The Lock (or as close as you’ll get):

  • First Half Under 0.5 Goals (+145 to +160)
  • Risk 2 units to win 3+ units

The Value Play:

  • Full Match Under 2.5 Goals (-110)
  • This should be -140 based on historical matchup data
  • Risk 2.2 units to win 2 units

The Dart Throw:

  • Iran Draw No Bet (+180)
  • Small 0.5 unit sprinkle for the upside
  • If Iran wins, you’re golden; if it’s a draw, you get your money back

The Strategy

The timing matters here—get your action in before the sharps move this line. Once professional syndicates start hammering these unders around 72 hours before kickoff, you’ll watch that 2.5 total drop to 2 with juiced-up pricing that kills your expected value. Books in New Jersey and Ohio have been particularly slow to adjust on international soccer compared to their NFL and NBA lines, so there’s a 36-48 hour window where retail flow hasn’t caught up to reality.

Avoid the live betting trap on this one. Casual bettors will see a scoreless first half and start loading up on "goals have to come eventually" logic, pushing second-half overs to absurd levels. That’s emotional betting, not strategic betting—you’re essentially fighting recency bias and the gambler’s fallacy simultaneously, which is how books make their mortgage payments.

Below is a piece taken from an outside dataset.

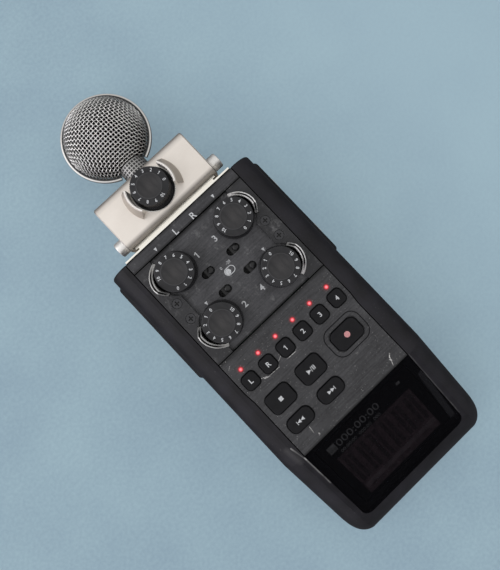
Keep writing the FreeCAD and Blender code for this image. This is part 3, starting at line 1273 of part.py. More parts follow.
def make_screws(pieces):
    """The four panel screws in the islands and the six case screws in the back."""
    screws = []
    face = PANEL_HEIGHT - PANEL_SCREW_SINK
    length = face - BOARD_TOP - SCREW_GAP
    for x, y in panel_screw_centres():
        screw = cross_screw(PANEL_SCREW_HEAD, PANEL_SCREW_HEAD_THICKNESS, PANEL_SCREW_SHANK, length)
        screw.translate(Vector(x, y, face))
        screws.append(screw)
    for x, y in case_screw_centres():
        screw = cross_screw(CASE_SCREW_HEAD, CASE_SCREW_HEAD_THICKNESS, CASE_SCREW_SHANK,
                            CASE_SCREW_LENGTH)
        screw.rotate(Vector(0, 0, 0), X_AXIS, HALF_TURN)
        screw.translate(Vector(x, y, CASE_SCREW_SINK))
        screws.append(screw)
    pieces["screws"] = screws


def make_mount_plate(pieces):
    """The bright plate on the body's end that the capsule seats against."""
    half = MOUNT_PLATE_WIDTH / 2
    top = PANEL_HEIGHT - MOUNT_PLATE_TOP_GAP
    plate = box(-half, half, BODY_LENGTH, PLATE_FACE_Y, MOUNT_PLATE_BOTTOM, top)
    pieces["mount_plate"] = plate.cut(plug_opening(PLUG_GAP, BODY_LENGTH - OVER, PLATE_FACE_Y + OVER))


def housing_blank():
    """The capsule housing's outer block, rounder at the body than at the ball."""
    half = HOUSING_WIDTH / 2
    block = box(-half, half, HOUSING_NEAR_Y, HOUSING_FAR_Y, HOUSING_BOTTOM, HOUSING_TOP)
    for y, radius in ((HOUSING_NEAR_Y, HOUSING_NEAR_ROUND), (HOUSING_FAR_Y, HOUSING_FAR_ROUND)):
        across = [edge for edge in edges_at(block, "Y", y) if edge.BoundBox.XLength > HOUSING_WALL
                  and edge.BoundBox.ZLength < HOUSING_WALL]
        block = block.makeFillet(radius, across)
    return block.makeChamfer(HOUSING_SIDE_BEVEL, edges_at(block, "X", half) + edges_at(block, "X", -half))


def make_capsule_housing(pieces):
    """The cast housing with the knob pocket, two guards and the neck of the ball."""
    half = HOUSING_WIDTH / 2
    inner = half - HOUSING_WALL
    cavity = box(-inner, inner, HOUSING_NEAR_Y - OVER, HOUSING_FAR_Y - HOUSING_WALL,
                 HOUSING_BOTTOM + HOUSING_WALL, HOUSING_TOP - HOUSING_WALL)
    floor = HOUSING_TOP - POCKET_DEPTH
    pocket_radius = KNOB_RADIUS + POCKET_GAP
    housing = housing_blank().cut(cavity)
    neck = rod(NECK_RADIUS, (0, HOUSING_FAR_Y - HOUSING_WALL / 2, BALL_CENTRE_HEIGHT), Y_AXIS,
               NECK_TOP_Y - HOUSING_FAR_Y + HOUSING_WALL / 2)
    housing = housing.fuse(neck)
    boss_top = HOUSING_TOP - HOUSING_WALL / 2
    boss = rod(pocket_radius + POCKET_FLOOR, (0, CAPSULE_KNOB_Y, floor - POCKET_FLOOR), Z_AXIS,
               boss_top - floor + POCKET_FLOOR)
    boss_end = HOUSING_FAR_Y - HOUSING_WALL / 2
    boss = boss.common(box(-FAR, FAR, HOUSING_NEAR_Y + SPIGOT_LENGTH, boss_end, 0, FAR))
    housing = housing.fuse(boss)
    for turn in (0, HALF_TURN):
        rim = polygon([
            (CAPSULE_GUARD_INNER, 0, boss_top), (CAPSULE_GUARD_FOOT, 0, boss_top),
            (CAPSULE_GUARD_FOOT, 0, HOUSING_TOP),
            (CAPSULE_GUARD_INNER + CAPSULE_GUARD_CREST, 0, CAPSULE_GUARD_TOP - GUARD_BEVEL),
            (CAPSULE_GUARD_INNER + CAPSULE_GUARD_CREST - GUARD_BEVEL, 0, CAPSULE_GUARD_TOP),
            (CAPSULE_GUARD_INNER + GUARD_BEVEL, 0, CAPSULE_GUARD_TOP),
            (CAPSULE_GUARD_INNER, 0, CAPSULE_GUARD_TOP - GUARD_BEVEL),
        ])
        fin = rim.revolve(Vector(0, 0, 0), Z_AXIS, 2 * CAPSULE_GUARD_SWEEP)
        fin.rotate(Vector(0, 0, 0), Z_AXIS, turn - CAPSULE_GUARD_SWEEP)
        fin.translate(Vector(0, CAPSULE_KNOB_Y, 0))
        housing = housing.fuse(fin)
    housing = housing.cut(rod(pocket_radius, (0, CAPSULE_KNOB_Y, floor), Z_AXIS, FAR))
    bush_hole = rod(BUSH_RADIUS + BUSH_GAP, (0, CAPSULE_KNOB_Y, floor - POCKET_FLOOR - OVER), Z_AXIS, FAR)
    housing = housing.cut(bush_hole)
    release_hole = rod(RELEASE_RADIUS + RELEASE_GAP, (-FAR, RELEASE_Y, RELEASE_HEIGHT), X_AXIS, 2 * FAR)
    housing = housing.cut(release_hole)
    stem_hole = rod(STEM_RADIUS + NECK_GAP, (0, HOUSING_FAR_Y - HOUSING_WALL - OVER, BALL_CENTRE_HEIGHT),
                    Y_AXIS, FAR)
    pieces["capsule_housing"] = housing.cut(stem_hole).removeSplitter()


def make_capsule_base(pieces):
    """The capsule's foot: a flange on the plate, the plug into the body and a spigot."""
    half = FLANGE_WIDTH / 2
    base = box(-half, half, FLANGE_NEAR_Y, HOUSING_NEAR_Y, FLANGE_BOTTOM, FLANGE_TOP)
    base = base.fuse(plug_opening(0, PLATE_FACE_Y - PLUG_DEPTH, HOUSING_NEAR_Y))
    inner = HOUSING_WIDTH / 2 - HOUSING_WALL - SPIGOT_GAP
    lip = HOUSING_WALL + HOUSING_NEAR_ROUND / 2
    spigot = box(-inner, inner, HOUSING_NEAR_Y, HOUSING_NEAR_Y + SPIGOT_LENGTH,
                 HOUSING_BOTTOM + lip, HOUSING_TOP - lip)
    pieces["capsule_base"] = base.fuse(spigot).removeSplitter()


def make_capsule_controls(pieces):
    """The capsule's gain knob and potentiometer, and the two release buttons in its sides."""
    floor = HOUSING_TOP - POCKET_DEPTH
    top = floor - POCKET_FLOOR - SEAT_GAP
    body = pot(top, CAPSULE_POT_HEIGHT, floor + KNOB_FLOOR_GAP / 2)
    body.translate(Vector(0, CAPSULE_KNOB_Y, 0))
    pieces["capsule_pot"] = body
    shaft_bottom = top - CAPSULE_POT_HEIGHT / 2 + SHAFT_END_GAP
    pieces["capsule_knob"] = knob_and_shaft(0, CAPSULE_KNOB_Y, floor + KNOB_FLOOR_GAP, shaft_bottom)
    wall = HOUSING_WIDTH / 2 - HOUSING_WALL
    flange_face = wall - RELEASE_GAP
    face = HOUSING_WIDTH / 2 + RELEASE_PROUD
    low = flange_face - RELEASE_FLANGE_THICKNESS
    cap = rod(RELEASE_RADIUS, (low, RELEASE_Y, RELEASE_HEIGHT), X_AXIS, face - low)
    cap = cap.makeFillet(KEY_EDGE, edges_at(cap, "X", face))
    flange = rod(RELEASE_RADIUS + RELEASE_FLANGE, (low, RELEASE_Y, RELEASE_HEIGHT), X_AXIS,
                 RELEASE_FLANGE_THICKNESS)
    button = cap.fuse(flange).removeSplitter()
    pieces["release_button_right"] = button
    pieces["release_button_left"] = mirrored(button)


def make_ball(pieces):
    """The microphone ball: a ring, two mesh domes and the elements on their stem."""
    low = BALL_CENTRE_HEIGHT - RING_THICKNESS / 2
    gate = rod(RING_GATE_RADIUS, (0, 0, BALL_CENTRE_HEIGHT), Y_AXIS, NECK_TOP_Y)
    neck = rod(NECK_RADIUS + NECK_GAP, (0, 0, BALL_CENTRE_HEIGHT), Y_AXIS, NECK_TOP_Y + NECK_GAP)
    ring = rod(RING_RADIUS, (0, BALL_CENTRE_Y, low), Z_AXIS, RING_THICKNESS)
    ring = ring.cut(rod(RING_RADIUS - RING_WIDTH, (0, BALL_CENTRE_Y, 0), Z_AXIS, FAR))
    pieces["ball_ring"] = ring.cut(gate)
    domes = []
    for side in (1, -1):
        centre = Vector(0, BALL_CENTRE_Y, BALL_CENTRE_HEIGHT - side * MESH_SINK)
        dome = Part.makeSphere(MESH_RADIUS, centre).cut(Part.makeSphere(MESH_RADIUS - MESH_THICKNESS, centre))
        outer = box(-FAR, FAR, 0, FAR, RING_THICKNESS / 2, FAR)
        if side < 0:
            outer = outer.mirror(Vector(0, 0, 0), Z_AXIS)
        outer.translate(Vector(0, 0, BALL_CENTRE_HEIGHT))
        domes.append(dome.cut(neck).common(outer))
    pieces["mesh_domes"] = domes
    stem = rod(STEM_RADIUS, (0, HOUSING_FAR_Y, BALL_CENTRE_HEIGHT), Y_AXIS, STEM_TOP_Y - HOUSING_FAR_Y)
    side_y = STEM_TOP_Y + ELEMENT_RADIUS
    side_start = (-ELEMENT_THICKNESS / 2, side_y, BALL_CENTRE_HEIGHT)
    side = rod(ELEMENT_RADIUS, side_start, X_AXIS, ELEMENT_THICKNESS)
    middle_start = (0, side_y + ELEMENT_RADIUS, BALL_CENTRE_HEIGHT)
    middle = rod(ELEMENT_RADIUS, middle_start, Y_AXIS, ELEMENT_THICKNESS)
    pieces["mic_elements"] = [stem, side, middle]


def main():
    """Make every piece, move it to the tripod thread's frame and write it."""
    pieces = {}
    makers = (
        make_covers, make_screen, make_control_panel, make_gain_panel, make_top_bar, make_guard_rails,
        make_gain_controls, make_pad_switches, make_keys, make_board, make_leds, make_input_side,
        make_side_controls, make_battery_bay, make_tripod_nut, make_screws, make_mount_plate,
        make_capsule_housing, make_capsule_base, make_capsule_controls, make_ball,
    )
    for maker in makers:
        maker(pieces)
    os.makedirs("parts", exist_ok=True)
    for name, made in pieces.items():
        solids = made if isinstance(made, list) else [made]
        shape = solids[0] if len(solids) == 1 else Part.makeCompound(solids)
        shape.translate(Vector(0, -TRIPOD_Y, 0))
        shape.exportStep("parts/" + name + ".step")
        print(name, len(shape.Solids), round(shape.Volume, 1), shape.isValid())


main()
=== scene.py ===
"""Handheld digital recorder with a plug-on mid-side microphone capsule, dressed over its CAD frame.

Lengths here are millimetres until they reach a mesh, where MM turns them into metres.
"""

import math

import bmesh
import bpy
from mathutils import Matrix, Vector


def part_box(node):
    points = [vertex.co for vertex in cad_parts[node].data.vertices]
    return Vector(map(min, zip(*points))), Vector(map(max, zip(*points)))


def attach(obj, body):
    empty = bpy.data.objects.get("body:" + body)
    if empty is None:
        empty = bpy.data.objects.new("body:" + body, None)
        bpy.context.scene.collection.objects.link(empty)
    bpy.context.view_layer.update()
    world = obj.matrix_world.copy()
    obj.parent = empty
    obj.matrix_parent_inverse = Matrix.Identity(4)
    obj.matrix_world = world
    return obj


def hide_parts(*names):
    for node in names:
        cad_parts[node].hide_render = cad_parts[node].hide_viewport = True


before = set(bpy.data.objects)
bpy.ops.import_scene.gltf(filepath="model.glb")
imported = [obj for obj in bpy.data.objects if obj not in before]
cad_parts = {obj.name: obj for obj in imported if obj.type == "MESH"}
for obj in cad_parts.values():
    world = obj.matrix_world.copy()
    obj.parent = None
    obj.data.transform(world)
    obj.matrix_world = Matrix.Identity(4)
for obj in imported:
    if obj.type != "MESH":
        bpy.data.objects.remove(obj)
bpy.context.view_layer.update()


# Shell
# Two halves moulded in black plastic with a fine spark-eroded grain; the front half carries the
# two long rails, the back half the battery bay.  Six screws from behind hold them together.
MM = 0.001


def paint(red, green, blue):
    """A colour as it is seen, in 0 to 255 steps, as the light it sends back."""
    steps = [channel / 255 for channel in (red, green, blue)]
    return [s / 12.92 if s <= 0.04045 else ((s + 0.055) / 1.055) ** 2.4 for s in steps] + [1.0]


class Wire:
    """One socket in a finish's node tree; sums and products with it add Math nodes."""

    def __init__(self, finish, socket):
        self.finish = finish
        self.socket = socket

    def of(self, operation, *others):
        """A Math node whose first value is this one."""
        return self.finish.node("Math", {"operation": operation}, dict(enumerate((self, *others))))

    def __add__(self, other):
        return self.of("ADD", other)

    def __sub__(self, other):
        return self.of("SUBTRACT", other)

    def __rsub__(self, other):
        return self.finish.node("Math", {"operation": "SUBTRACT"}, {0: other, 1: self})

    def __mul__(self, other):
        return self.of("MULTIPLY", other)

    __radd__ = __add__
    __rmul__ = __mul__

    def hypot(self, other):
        """The distance made by two steps at right angles."""
        return (self * self + other * other).of("SQRT")

    def ramp(self, low, high):
        """0 at the low value, 1 at the high one, and even in between."""
        return self.finish.node("MapRange", None, {"Value": self, "From Min": low, "From Max": high})

    def peak(self, centre, width):
        """1 where the value is at the centre, falling to 0 at a width on either side."""
        return 1.0 - (self - centre).of("ABSOLUTE").ramp(0.0, width)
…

If you’re in Ontario and using the regulated market, shop around because variance on these props can be 15-20 basis points between books. That might not sound like much, but over a full World Cup tournament, finding the best number is the difference between a winning season and breaking even. This isn’t your degenerate parlay of the week—this is about exploiting structural market inefficiencies before they disappear.

Look, I get that betting on a potential 0-0 snoozer doesn’t have the same sex appeal as loading up a Same Game Parlay with Salah to score twice and Egypt to win 3-1. But we’re not here to entertain ourselves with longshot lottery tickets—we’re here to systematically extract value from markets that haven’t properly priced in tactical realities. Egypt-Iran is the definition of a sharp angle that casual money will completely fade because it’s "boring," and that’s exactly why it’s going to print. So tell me: are you taking the under, or are you one of those people who thinks World Cup matches magically produce goals just because the stage is big?